Looks great. How about posting the recipe for the tzaziki. I have made it a couple times and most recipes I find online are similar but I would like to see yours if you would be willing to post it. Thanks.


----------



## fire it up (Jun 3, 2009)

Not sure exactly what that piece of greenery is but I'm willing to bet it is the stem section of romaine leaves.

Gyro fatties looked absolutely amazing, and I love feta cheese. Points for not only the homemade sauce but the beautiful Qview as well.
Thanks for sharing.


----------



## cajunsmoke13 (Jun 3, 2009)

Nice.  I would like that recipe also if possible.  Love me some gyros.  Can't find them around here, well good ones..


----------



## herkysprings (Jun 3, 2009)

Here is the Gyro and sauce recipe. They are both Good Eats - Alton Brown's so I cant take credit.

http://www.foodnetwork.com/recipes/a...ipe/index.html

A couple of key things:

1) For the gyro meat, I can't get a whole batch in my food processor so I do it in batches. Even when I do this each batch balls up and runs around the edge of the processor. Just keep punching it down and eventually the ball will "catch" and turn into the paste.

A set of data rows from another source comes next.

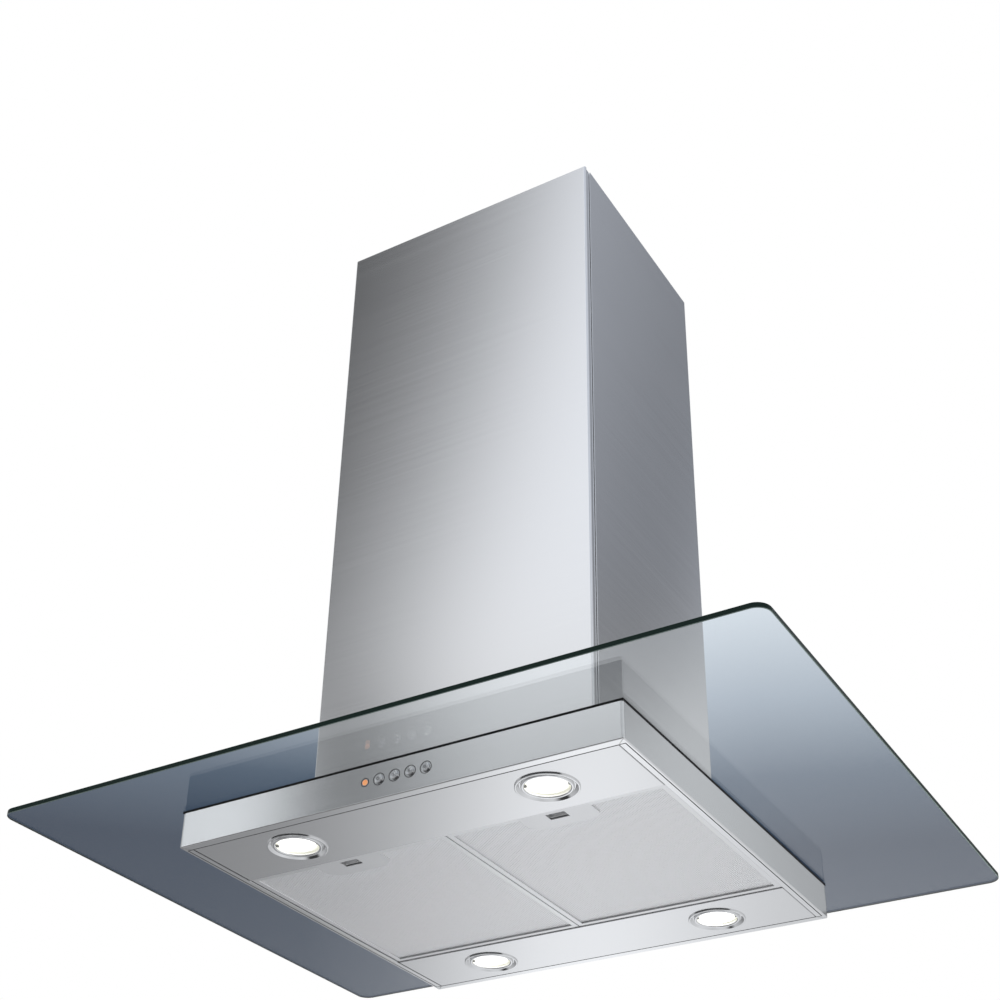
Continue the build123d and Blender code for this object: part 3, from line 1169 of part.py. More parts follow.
def write_blower():
    save(air_box(), "air_box")
    save(air_box_screws(), "air_box_screws")
    for name, side in SIDES.items():
        save(scroll_half(side), f"scroll_{name}")
    save(motor(), "motor")
    save(motor_shaft(), "motor_shaft")
    save(motor_bracket(), "motor_bracket")
    save(motor_bushes(), "motor_bushes")
    save(impeller(), "impeller")
    save(outlet_adapter(), "outlet_adapter")
    for name, end in ENDS.items():
        save(damper_flap(end), f"damper_{name}")
    save(terminal_box(), "terminal_box")
    save(cable_gland(), "cable_gland")


def write_filters():
    for name, side in SIDES.items():
        save(filter_frame(side), f"filter_frame_{name}")
        save(filter_mesh(side), f"filter_mesh_{name}")
        save(latch_housing(side), f"latch_housing_{name}")
        save(filter_latch(side), f"filter_latch_{name}")


os.makedirs("parts", exist_ok=True)
write_ceiling_side()
write_chimney()
write_body()
write_blower()
write_filters()
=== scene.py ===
import math
import random

import bmesh
import bpy
from mathutils import Matrix, Vector


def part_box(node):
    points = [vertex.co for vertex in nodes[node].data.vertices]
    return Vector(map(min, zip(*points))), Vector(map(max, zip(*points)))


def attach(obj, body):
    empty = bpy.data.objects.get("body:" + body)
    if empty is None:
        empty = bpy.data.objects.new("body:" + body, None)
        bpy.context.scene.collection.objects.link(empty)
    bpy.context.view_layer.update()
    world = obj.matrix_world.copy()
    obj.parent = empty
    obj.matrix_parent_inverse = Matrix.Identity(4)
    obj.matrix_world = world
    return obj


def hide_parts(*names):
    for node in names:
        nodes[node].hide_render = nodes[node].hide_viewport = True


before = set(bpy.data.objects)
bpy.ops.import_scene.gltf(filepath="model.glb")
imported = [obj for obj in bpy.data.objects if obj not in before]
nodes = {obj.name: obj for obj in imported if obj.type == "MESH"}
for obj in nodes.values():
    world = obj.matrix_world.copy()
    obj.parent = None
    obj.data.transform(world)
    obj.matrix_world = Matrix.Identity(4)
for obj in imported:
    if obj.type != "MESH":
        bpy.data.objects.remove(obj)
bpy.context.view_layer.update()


# ---- Finishes ------------------------------------------------------------------------------------
# A finish is a material with its own node tree. Number wraps a socket so that a mask or a height is
# written as plain arithmetic; every other node comes from Finish.node.
class Number:
    def __init__(self, tree, socket):
        self.tree = tree
        self.socket = socket

    def apply(self, operation, first, second=None):
        node = self.tree.nodes.new("ShaderNodeMath")
        node.operation = operation
        for slot_index, value in enumerate((first, second)):
            if isinstance(value, Number):
                self.tree.links.new(value.socket, node.inputs[slot_index])
            elif value is not None:
                node.inputs[slot_index].default_value = value
        return Number(self.tree, node.outputs[0])

    def __add__(self, other):
        return self.apply("ADD", self, other)

    def __radd__(self, other):
        return self.apply("ADD", other, self)

    def __sub__(self, other):
        return self.apply("SUBTRACT", self, other)

    def __rsub__(self, other):
        return self.apply("SUBTRACT", other, self)

    def __mul__(self, other):
        return self.apply("MULTIPLY", self, other)

    def __pow__(self, other):
        return self.apply("POWER", self, other)

    def __gt__(self, other):
        return self.apply("GREATER_THAN", self, other)

    def __abs__(self):
        return self.apply("ABSOLUTE", self)

    def sine(self):
        return self.apply("SINE", self)

    def step(self, low, high):
        """0 below low, 1 above high, smooth between; low may be the larger."""
        node = self.tree.nodes.new("ShaderNodeMapRange")
        node.interpolation_type = "SMOOTHSTEP"
        self.tree.links.new(self.socket, node.inputs["Value"])
        node.inputs["From Min"].default_value = low
        node.inputs["From Max"].default_value = high
        return Number(self.tree, node.outputs["Result"])


class Finish:
    def __init__(self, name, tree=None):
        self.material = None
        if tree is None:
            self.material = bpy.data.materials.new(name)
            self.material.use_nodes = True
            tree = self.material.node_tree
        self.tree = tree
        tree.nodes.clear()

    def node(self, kind, settings=None, output=0, **sockets):
        """One node: its settings are set first, then its sockets take values or links. i0, i6 and the like
        name a socket by its number, where several have the same name."""
        node = self.tree.nodes.new(kind)
        for key, value in (settings or {}).items():
            if key == "stops":
                ramp = node.color_ramp
                while len(ramp.elements) < len(value):
                    ramp.elements.new(0.5)
                for element, (position, colour) in zip(ramp.elements, value):
                    element.position = position
                    element.color = (*colour, 1.0) if hasattr(colour, "__len__") else (colour,) * 3 + (1.0,)
            else:
                setattr(node, key, value)
        for key, value in sockets.items():
            name = key.replace("_", " ")
            by_number = name[0] == "i" and name[1:].isdigit()
            socket = node.inputs[int(name[1:]) if by_number else name]
            if isinstance(value, Number):
                self.tree.links.new(value.socket, socket)
            else:
                socket.default_value = value
        return Number(self.tree, node.outputs[output])

    def axes(self, vector):
        split = self.tree.nodes.new("ShaderNodeSeparateXYZ")
        self.tree.links.new(vector.socket, split.inputs[0])
        return [Number(self.tree, output) for output in split.outputs]

    def place(self, scale=(1.0, 1.0, 1.0)):
        """The point on the object, in metres, stretched by scale."""
        point = self.node("ShaderNodeTexCoord", output="Object")
        return self.node("ShaderNodeMapping", {"vector_type": "POINT"}, Vector=point, Scale=scale)

    def noise(self, scale, stretch=(1.0, 1.0, 1.0), detail=3.0, roughness=0.5):
        return self.node("ShaderNodeTexNoise", Vector=self.place(stretch), Scale=scale, Detail=detail,
                         Roughness=roughness)

    def mix(self, factor, first, second):
        """Two colours mixed by a number."""
        return self.node("ShaderNodeMix", {"data_type": "RGBA"}, output=2, i0=factor, i6=first, i7=second)

    def bump(self, height, strength, distance):
        return self.node("ShaderNodeBump", Height=height, Strength=strength, Distance=distance)

    def surface(self, shader):
        out = self.tree.nodes.new("ShaderNodeOutputMaterial")
        self.tree.links.new(shader.socket, out.inputs["Surface"])
        return self.material


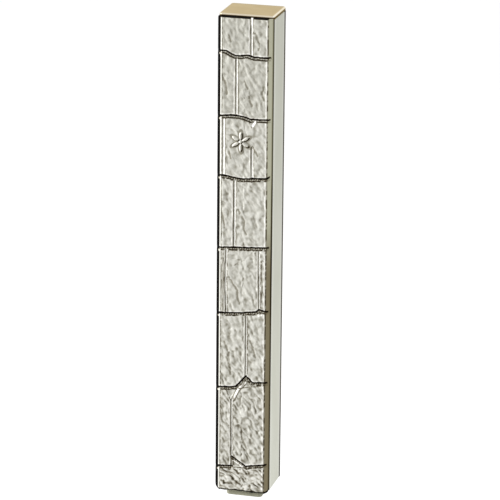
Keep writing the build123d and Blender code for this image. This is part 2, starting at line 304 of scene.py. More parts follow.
def plaque_height(x, z):
    """Height of the plaque's front over its nominal face, and its darkness and painted highlights.

    Stones are rock. A level joint is a trough under the upper stone's steep lower edge, with a broken lip
    below it, which is a second unbroken line near the top of the case. An upright joint drops steeply from
    the stone on its left and climbs back on a slope. The rim falls away on both sides. Patina lies in the
    joints and cracks. Painted shade darkens the walls and slopes that face right or down, the hollows, the
    left rim and the rim's outer right edge, more on the lower stones. Painted highlights brighten the floors
    of the upright joints, the stones' edges and the rosette's sides that face left.
    """
    waver = 0.16 * hills(x, z, 1.3, 11) + 0.1 * hills(x, z, 0.45, 12)
    ragged = hills(x, z, 0.42, 13)
    broken = hills(x, z, 0.7, 16)
    low_stones = smooth(-z, -30.0, 25.0)
    doubled = smooth(z, 36.0, 38.0)
    on_stone = smooth(x, RIM_STEP_LEFT - 0.1, RIM_STEP_LEFT + 0.25)
    on_stone = on_stone * (1.0 - smooth(x, RIM_STEP_RIGHT - 0.15, RIM_STEP_RIGHT + 0.05))
    over_rim = smooth(x, -8.3, -7.6) * (1.0 - smooth(x, 7.75, 8.0))

    carve, patina_and_shade, painted_highlight = np.zeros(x.shape), np.zeros(x.shape), np.zeros(x.shape)
    edge = np.full(x.shape, 1e9)
    spark = np.zeros(x.shape)
    # Upright joints: painted shade on the steep wall that faces right, and patina on the broken lip. Painted
    # highlights on the floor that faces left, and on the stone's edge left of the wall.
    for route in UPRIGHT_JOINTS:
        s = (seam_distance(x, z, route) + 0.5 * waver) * (1.0 + 0.25 * low_stones)
        carve = np.maximum(carve, JOINT_DEPTH * smooth(s, -0.46, -0.28) * smooth(0.55 - s, 0.0, 0.75))
        wall = band(s, -0.46, -0.3, 0.08)
        lip = band(s, 0.5, 0.66) * smooth(broken, -0.4, -0.1)
        wall_dark, lip_dark = (0.52 + 0.14 * low_stones) * wall, (0.5 + 0.25 * low_stones) * lip
        patina_and_shade = np.maximum.reduce([patina_and_shade, wall_dark, lip_dark])
        floor_light = (1.0 - 0.45 * low_stones) * band(s, -0.06, 0.28, 0.06)
        painted_highlight = np.maximum.reduce([painted_highlight, floor_light, 0.55 * band(s, -0.84, -0.6, 0.08)])
        edge = np.minimum(edge, np.abs(s))
    # Level joints: painted shade on the upper stone's lower wall, which faces down, and patina in the toothed
    # bed and on the broken lip. Painted highlights between the teeth, just above the wall, and where a joint
    # meets the left rim.
    for route in LEVEL_JOINTS:
        s = seam_distance(x, z, route) + waver
        s_low = s + 0.24 * ragged
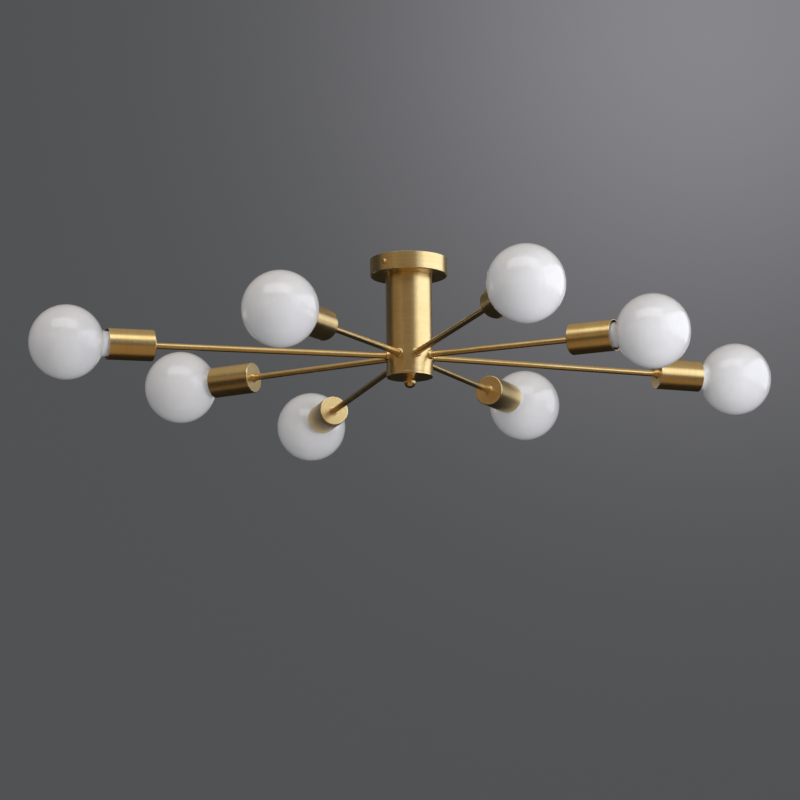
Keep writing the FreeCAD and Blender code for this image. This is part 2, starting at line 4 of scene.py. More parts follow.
import bpy
from bpy.props import FloatProperty, FloatVectorProperty, IntProperty, PointerProperty
from bpy.types import Operator, Panel, PropertyGroup
from mathutils import Matrix, Vector
from mathutils.kdtree import KDTree


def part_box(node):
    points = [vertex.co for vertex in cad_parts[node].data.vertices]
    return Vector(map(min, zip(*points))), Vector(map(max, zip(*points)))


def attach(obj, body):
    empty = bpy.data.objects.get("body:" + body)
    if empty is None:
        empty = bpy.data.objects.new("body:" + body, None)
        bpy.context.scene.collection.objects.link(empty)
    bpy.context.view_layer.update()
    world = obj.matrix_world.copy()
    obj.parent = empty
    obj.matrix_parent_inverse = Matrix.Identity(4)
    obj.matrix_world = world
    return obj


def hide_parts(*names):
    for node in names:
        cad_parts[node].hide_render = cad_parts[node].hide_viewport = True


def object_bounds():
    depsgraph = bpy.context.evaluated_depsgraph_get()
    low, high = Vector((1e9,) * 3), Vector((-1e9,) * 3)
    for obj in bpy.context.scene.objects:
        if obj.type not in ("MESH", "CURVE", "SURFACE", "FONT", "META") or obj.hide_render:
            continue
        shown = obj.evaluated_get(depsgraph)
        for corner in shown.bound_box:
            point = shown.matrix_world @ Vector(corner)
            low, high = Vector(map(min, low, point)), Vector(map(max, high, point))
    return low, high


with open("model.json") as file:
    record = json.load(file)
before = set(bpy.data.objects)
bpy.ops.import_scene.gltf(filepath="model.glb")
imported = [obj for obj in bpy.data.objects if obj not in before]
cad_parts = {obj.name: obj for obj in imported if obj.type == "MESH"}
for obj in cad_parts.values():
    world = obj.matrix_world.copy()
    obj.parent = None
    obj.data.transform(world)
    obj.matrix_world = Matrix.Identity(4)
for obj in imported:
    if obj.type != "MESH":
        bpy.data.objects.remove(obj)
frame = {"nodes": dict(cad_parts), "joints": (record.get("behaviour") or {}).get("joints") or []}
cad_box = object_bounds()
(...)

2) Really ring out those onions too!

The sauce:

1) I shred my cuccumber, I like it better this way.
2) A pinch of salt with the shedded cuccumer helps extract water when you ring it out. You really want to remove the water as much as possible.
3) The flavour of the sauce really comes together after a few days so you can make it ahead of time.
4) I can get acces to Greek yogurt so I use that instead of what the recipe calls for (straining regular yogurt)


----------



## the dude abides (Jun 3, 2009)

Nice!  Points.


What is this "lettuce" thing I hear people talking about?  My wife says I need to start eating more of it.  Hmmm, I'm suspicious.


----------



## herkysprings (Jun 3, 2009)

Lettuce is ok if you do the following:

1) Shred some "Lettuce"
2) a little EVOO <-- splurge on the good stuff for salads only
3) a little Balsamic <-- same as above. A good $25 of each goes a logn long way
4) S&P
5) Other veggie things if you want, but avacados are nice.
6) Toss
7) ADD LEFTOVER BBQ!!! Like Pulled pork or chicken
8) Add cheese until you can't see green.
9) Toss it all, or flip it, show spouse you are eating "greenness"
10) Win.


----------



## rondiaz (Jun 3, 2009)

YUM, i gotta try this one thanks for the food net link too.


----------



## bigbaldbbq (Jun 3, 2009)

Looks good enough to eat!


----------



## grothe (Jun 3, 2009)

Nice job...good lookin meal!


----------



## mballi3011 (Jun 3, 2009)

Nice idea on the fattie and thanks for the tzazki sauce too.


----------